I was raised in Carlton North. It was unusual being mixed- race in what felt like the whitest postcode in Australia. I went to public schools that were attended by kids who came from wealthy connected families, and to the people around me, my identity didn’t make sense. I was ethnically ambiguous. I didn’t have nice clothes, I wasn’t picked up in a big four-wheel drive—I was raised by a single mum who drove a tiny car, and who, despite being someone who originated abroad, couldn’t afford to take us to visit our family overseas.
My family was very new to Australia. My parents met in Paris, where I was born in 1996. They moved to Melbourne together soon after. My parents separated when I was young, and while my mum was busy with work, my Baba raised me. Baba didn’t speak English, mum spoke Macedonian and was a French teacher, and my dad’s first languages were Arabic and French. There were many languages going around our house.

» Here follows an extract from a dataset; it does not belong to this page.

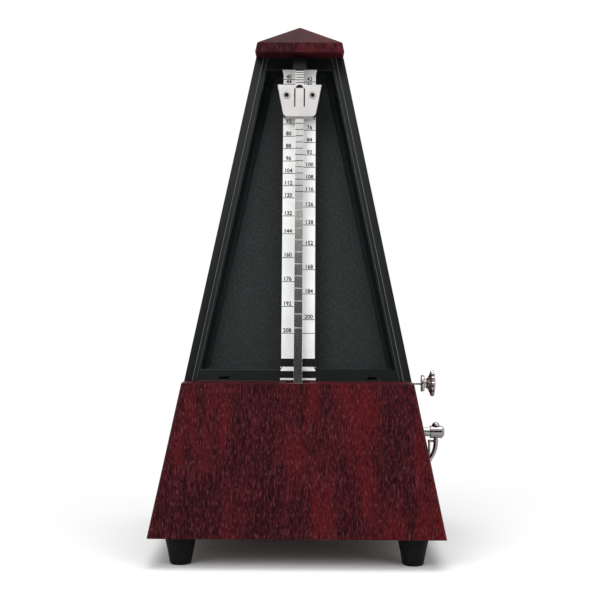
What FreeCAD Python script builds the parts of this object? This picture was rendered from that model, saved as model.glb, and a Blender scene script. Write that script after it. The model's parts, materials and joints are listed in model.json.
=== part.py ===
import FreeCAD, Part
import os
from math import asin, atan, atan2, cos, degrees, floor, hypot, pi, radians, sin, sqrt, tan

# A square-pyramid clockwork metronome: wooden case with the front cover lifted off, a black
# inner frame with the tempo scale, and a spring-driven verge escapement with a bell.
# Millimetres. X is right, Y is away from the viewer, Z is up. The origin is the centre of the
# footprint on the ground, on the pyramid's axis.

# ---- Driving dimensions: case ----
BASE_HALF = 58.1               # half width of the case at its lower edge
SIDE_TAPER = 0.2036            # inward lean of every side, mm per mm of height
FOOT_HEIGHT = 11.9             # ground to the lower edge of the case
LEDGE_HEIGHT = 71.2            # ground to the top of the ledge
CAP_HEIGHT = 206.1             # ground to the underside of the roof cap
CAP_BAND = 4.4                 # height of the upright band round the cap
ROOF_RISE = 9.5                # from the band to the tip of the roof
WALL = 3.5                     # thickness of the wooden sides, square to them
LEDGE_THICKNESS = 3.0
TOP_BOARD = 4.0                # board under the cap
FLOOR = 3.0                    # bottom plate
SEATING = 0.02                 # gap behind the frame's flange
SEAM = 0.3                     # gap where one panel is let into another
FRAME_SETBACK = 13.0           # front plane of the case to the front of the black frame

# ---- Driving dimensions: feet ----
FOOT_INSET = 12.2              # case edge to the middle of a foot
FOOT_TOP_R = 6.45
FOOT_TIP_R = 4.25
FOOT_RIM = 0.6                 # bevel round the tip of a foot
FOOT_SCREW_Z = 4.0             # ground to the underside of a foot screw's head
FOOT_SCREW_BITE = 6.0          # screw in the wooden corner block
BOSS = 11.0                    # side of the wooden corner blocks that take the foot screws
BOSS_HEIGHT = 14.0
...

My mum’s family felt very alone. They missed their family in Macedonia. My dad’s story is similar. He is the eldest of ten siblings, and was the only one to leave the family unit. I never understood why he wouldn’t tell me about his history, beyond telling me how poorly he has been treated in predominantly white cities, especially in Paris. His dream has always been for me to be able to start again. He didn’t give me an Arabic name or teach me his language. He has never wanted me to go to Algeria, and he didn’t raise me with Islam. I have memories of conversations with him, where he would ask, ‘Did you ever wonder why I didn’t speak to you in Arabic? Or why your mother and I decided not to force you into any faith?’ I couldn’t understand his pain until I was old enough to begin answering these questions myself, by going to France and studying what colonialism and racism do to people.
I didn’t know I wasn’t white until I was about 19. A friend — who I had known my whole life and grew up in the same street, 100 metres away—told me that his partner, who is a woman of colour, asked him how much I identified as a person of colour. ‘He never talks about it,’ she said. ‘Why doesn’t he talk about it?’ I realised I didn’t really have the language. What came after was a wake-up call. My feelings of difference had a lot of context. I spent my childhood wondering whymy parents weren’t like other parents. Why didn’t they buy a house? Do normal family dinners? Have a beach house?

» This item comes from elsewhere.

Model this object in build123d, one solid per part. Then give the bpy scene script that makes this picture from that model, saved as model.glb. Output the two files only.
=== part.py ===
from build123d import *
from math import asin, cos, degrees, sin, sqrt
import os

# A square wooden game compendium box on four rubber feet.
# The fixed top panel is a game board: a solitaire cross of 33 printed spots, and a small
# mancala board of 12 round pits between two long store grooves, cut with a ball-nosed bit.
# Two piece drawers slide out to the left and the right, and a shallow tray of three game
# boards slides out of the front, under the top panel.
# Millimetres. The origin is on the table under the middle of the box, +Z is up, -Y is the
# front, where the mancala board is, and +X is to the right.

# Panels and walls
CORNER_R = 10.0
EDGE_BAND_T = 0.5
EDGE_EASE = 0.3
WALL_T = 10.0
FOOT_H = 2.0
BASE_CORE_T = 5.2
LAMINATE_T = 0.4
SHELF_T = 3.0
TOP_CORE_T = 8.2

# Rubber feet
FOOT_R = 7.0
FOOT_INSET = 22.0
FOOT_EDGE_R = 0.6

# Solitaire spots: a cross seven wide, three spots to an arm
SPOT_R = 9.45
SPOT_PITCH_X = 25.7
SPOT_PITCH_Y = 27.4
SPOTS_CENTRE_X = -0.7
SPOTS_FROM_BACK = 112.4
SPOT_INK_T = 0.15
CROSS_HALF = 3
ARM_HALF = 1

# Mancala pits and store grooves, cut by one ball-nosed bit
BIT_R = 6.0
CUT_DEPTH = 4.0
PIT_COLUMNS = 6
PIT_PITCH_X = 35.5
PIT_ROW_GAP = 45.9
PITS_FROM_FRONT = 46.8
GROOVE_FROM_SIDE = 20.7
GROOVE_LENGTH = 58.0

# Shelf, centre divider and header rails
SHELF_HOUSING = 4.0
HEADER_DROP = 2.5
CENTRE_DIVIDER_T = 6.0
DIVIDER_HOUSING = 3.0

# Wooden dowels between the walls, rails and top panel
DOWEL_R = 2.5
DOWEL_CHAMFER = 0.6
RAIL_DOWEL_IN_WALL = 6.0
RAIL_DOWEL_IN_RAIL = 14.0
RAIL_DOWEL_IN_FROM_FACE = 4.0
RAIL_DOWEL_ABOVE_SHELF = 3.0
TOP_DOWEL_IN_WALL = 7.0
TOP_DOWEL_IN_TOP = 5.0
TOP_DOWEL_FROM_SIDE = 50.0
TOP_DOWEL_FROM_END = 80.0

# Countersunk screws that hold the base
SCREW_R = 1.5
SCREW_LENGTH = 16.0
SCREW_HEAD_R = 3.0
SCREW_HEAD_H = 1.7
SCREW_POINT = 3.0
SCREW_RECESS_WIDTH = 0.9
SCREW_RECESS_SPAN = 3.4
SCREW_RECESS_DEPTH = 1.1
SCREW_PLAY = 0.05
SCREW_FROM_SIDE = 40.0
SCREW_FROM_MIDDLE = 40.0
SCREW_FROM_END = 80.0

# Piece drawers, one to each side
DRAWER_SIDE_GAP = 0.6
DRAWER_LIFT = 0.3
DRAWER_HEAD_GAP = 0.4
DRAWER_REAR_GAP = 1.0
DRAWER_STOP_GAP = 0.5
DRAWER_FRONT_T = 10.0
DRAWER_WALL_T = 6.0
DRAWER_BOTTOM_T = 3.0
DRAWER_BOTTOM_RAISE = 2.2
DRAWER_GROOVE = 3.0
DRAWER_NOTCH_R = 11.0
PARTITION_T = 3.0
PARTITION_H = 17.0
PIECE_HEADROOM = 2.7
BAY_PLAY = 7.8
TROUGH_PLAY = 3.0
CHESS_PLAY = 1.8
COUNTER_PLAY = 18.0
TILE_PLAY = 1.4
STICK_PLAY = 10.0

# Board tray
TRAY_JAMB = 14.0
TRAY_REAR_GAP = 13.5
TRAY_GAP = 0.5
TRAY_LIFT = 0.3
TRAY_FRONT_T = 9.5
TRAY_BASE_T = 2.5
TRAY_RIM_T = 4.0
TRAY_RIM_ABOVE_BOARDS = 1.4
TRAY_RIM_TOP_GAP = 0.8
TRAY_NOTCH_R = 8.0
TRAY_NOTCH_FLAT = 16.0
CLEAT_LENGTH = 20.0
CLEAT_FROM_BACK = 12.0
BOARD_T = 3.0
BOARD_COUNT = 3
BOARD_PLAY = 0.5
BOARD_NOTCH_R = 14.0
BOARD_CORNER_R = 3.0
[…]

I began reflecting on the complexities of my dad’s character and how that related to him being born into the Algerian war of independence. I learned that some things are so painful that the only way people can deal with them is by burying them. I could recognise that my dad’s pain and silence was also part of my story. Despite 150 years of French occupation— the enduring legacy of colonialism, the violent racism, the hatred, and the Islamophobia—my history and culture are still with me.
In 2017, I met some of my dad’s family for the first time. It felt pretty crazy seeing people who looked like me, after all these years of never seeing anyone who looked like me. People who move the same way as my parents, but who aren’t my parents. It felt like a well in my brain that’s been empty, but that’s slowly being filled up.